-- START --
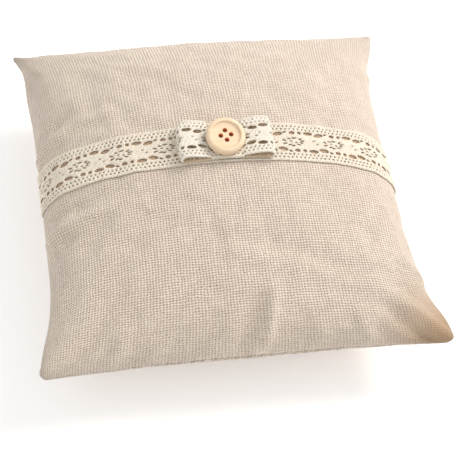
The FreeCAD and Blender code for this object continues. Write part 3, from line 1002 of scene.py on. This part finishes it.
def glue():
    """Clear set craft glue."""
    finish = Finish("glue", 0.25, Transmission_Weight=0.5, IOR=1.47)
    *_, vector = finish.object_place()
    ripple = finish.noise(vector, 0.6, 3)
    finish.colour(finish.mixed(ripple.ramp(-1, 1), (0.80, 0.74, 0.60), (0.92, 0.89, 0.80)))
    finish.bump(ripple, 0.0002, 0.6)
    return finish.material


def floor_paper():
    """Plain pale studio sweep with a very faint tooth."""
    finish = Finish("floor_paper", 0.9, Specular_IOR_Level=0.1)
    *_, vector = finish.object_place()
    tooth = finish.noise(vector, 0.4, 3)
    finish.colour(finish.mixed(tooth.ramp(-1, 1), (0.965, 0.96, 0.955), (0.985, 0.98, 0.975)))
    finish.shader.inputs["Emission Color"].default_value = (1, 1, 1, 1)
    finish.shader.inputs["Emission Strength"].default_value = 0.2
    return finish.material


def dress(piece, material, body=ROOT):
    """Gives a piece its material and slot, and the body it rides on unless body is None."""
    piece.data.materials.clear()
    piece.data.materials.append(material)
    if body:
        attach(piece, body)
    return piece


# ---------------------------------------------------------------- assembly
front, back, flat = make_cushion()
THREAD = thread()
BAND_LACE, BOW_LACE = lace("lace_band_cotton", False), lace("lace_bow_cotton", True)

front_cover = dress(panel_object("front_cover", front, 1, flat), linen("linen", True))
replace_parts(front_cover, "cover_front")
back_cover = dress(panel_object("back_cover", back, -1, flat), linen("linen_back", False))
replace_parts(back_cover, "cover_back")
stuffing = dress(make_fill(front, back), stuffing_fibre())
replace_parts(stuffing, "fibre_fill")
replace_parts(dress(make_seam_stitches(front), THREAD), "seam_thread")
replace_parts(dress(make_closing_stitches(front, back), THREAD), "closing_stitches")

band = dress(make_band(front), BAND_LACE)
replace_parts(band, "lace_band")

left_ribbon, right_ribbon, centre_lower, centre_upper = make_bow()
for ribbon, side, body in ((left_ribbon, -1, "left_loop"), (right_ribbon, 1, "right_loop")):
    dress(ribbon, BOW_LACE, body=None)
    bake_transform(ribbon)
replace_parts(left_ribbon, "bow_left_loop")
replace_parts(right_ribbon, "bow_right_loop")
for ribbon in (centre_lower, centre_upper):
    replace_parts(dress(ribbon, BAND_LACE), "bow_centre")

for node, material in (("button", button_wood()), ("button_glue", glue()), ("tack_thread", THREAD)):
    mesh = frame["nodes"][node].data
    mesh.materials.clear()
    mesh.materials.append(material)

# ---------------------------------------------------------------- studio
bpy.ops.mesh.primitive_plane_add(size=20, location=(0, 0, -0.0002))
floor = bpy.context.object
floor.name = "studio_floor"
floor.data.materials.append(floor_paper())


def soft_light(name, place, size, power, tint):
    """Square area light turned to the cushion."""
    data = bpy.data.lights.new(name, "AREA")
    data.size, data.energy, data.color = size, power, tint
    light = bpy.data.objects.new(name, data)
    light.location = place
    light.rotation_euler = (Vector((0, 0, SEAM_Z)) - Vector(place)).to_track_quat("-Z", "Y").to_euler()
    bpy.context.scene.collection.objects.link(light)


soft_light("key_light", (0.75, 0.35, 0.85), 0.55, 12.0, (1.0, 0.965, 0.915))
soft_light("fill_light", (-0.9, -0.5, 1.0), 1.2, 3.0, (0.96, 0.97, 1.0))
world = bpy.data.worlds.new("studio")
world.use_nodes = True
background = world.node_tree.nodes["Background"]
background.inputs["Color"].default_value = (1, 1, 1, 1)
background.inputs["Strength"].default_value = 0.7
bpy.context.scene.world = world
bpy.context.scene.view_settings.view_transform = "Standard"

TURN, TILT, ROLL = -0.2792, 0.9471, 0.1503      # where the camera stands and how it leans, radians
DISTANCE, ASIDE, ALOFT = 0.77135, 0.00794, -0.01776
camera_data = bpy.data.cameras.new("camera")
camera_data.sensor_width = 36
camera_data.lens = 120.1
camera = bpy.data.objects.new("camera", camera_data)
bpy.context.scene.collection.objects.link(camera)
to_camera = Vector((math.sin(TURN) * math.cos(TILT), -math.cos(TURN) * math.cos(TILT), math.sin(TILT)))
level = (-to_camera).cross(Vector((0, 0, 1))).normalized()
upright = level.cross(-to_camera)
place = Vector((0, 0, SEAM_Z)) + to_camera * DISTANCE + level * ASIDE + upright * ALOFT
right = level * math.cos(ROLL) + upright * math.sin(ROLL)
up = upright * math.cos(ROLL) - level * math.sin(ROLL)
camera.matrix_world = Matrix.Translation(place) @ Matrix((right, up, to_camera)).transposed().to_4x4()
bpy.context.scene.camera = camera
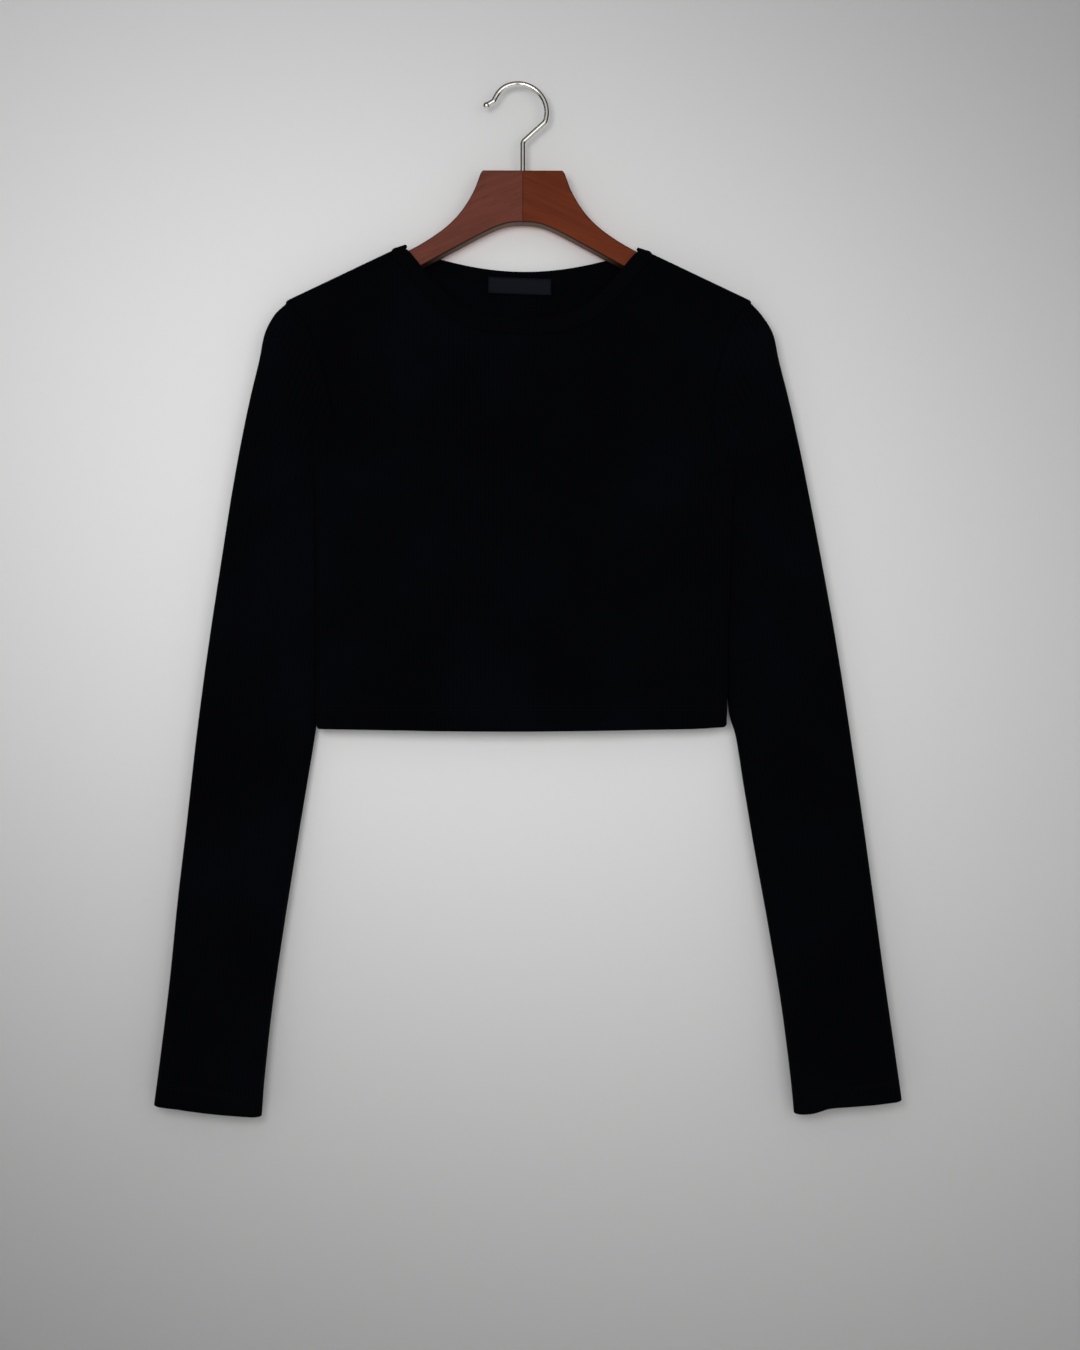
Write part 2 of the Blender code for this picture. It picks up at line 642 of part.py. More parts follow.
-- END --
# DIRECTIONS FOR THIS TASK
Pull out every line in the data above that has the word "code".

# SOLUTION FOR THIS EXERCISE
The FreeCAD and Blender code for this object continues. Write part 3, from line 1002 of scene.py on. This part finishes it.
Write part 2 of the Blender code for this picture. It picks up at line 642 of part.py. More parts follow.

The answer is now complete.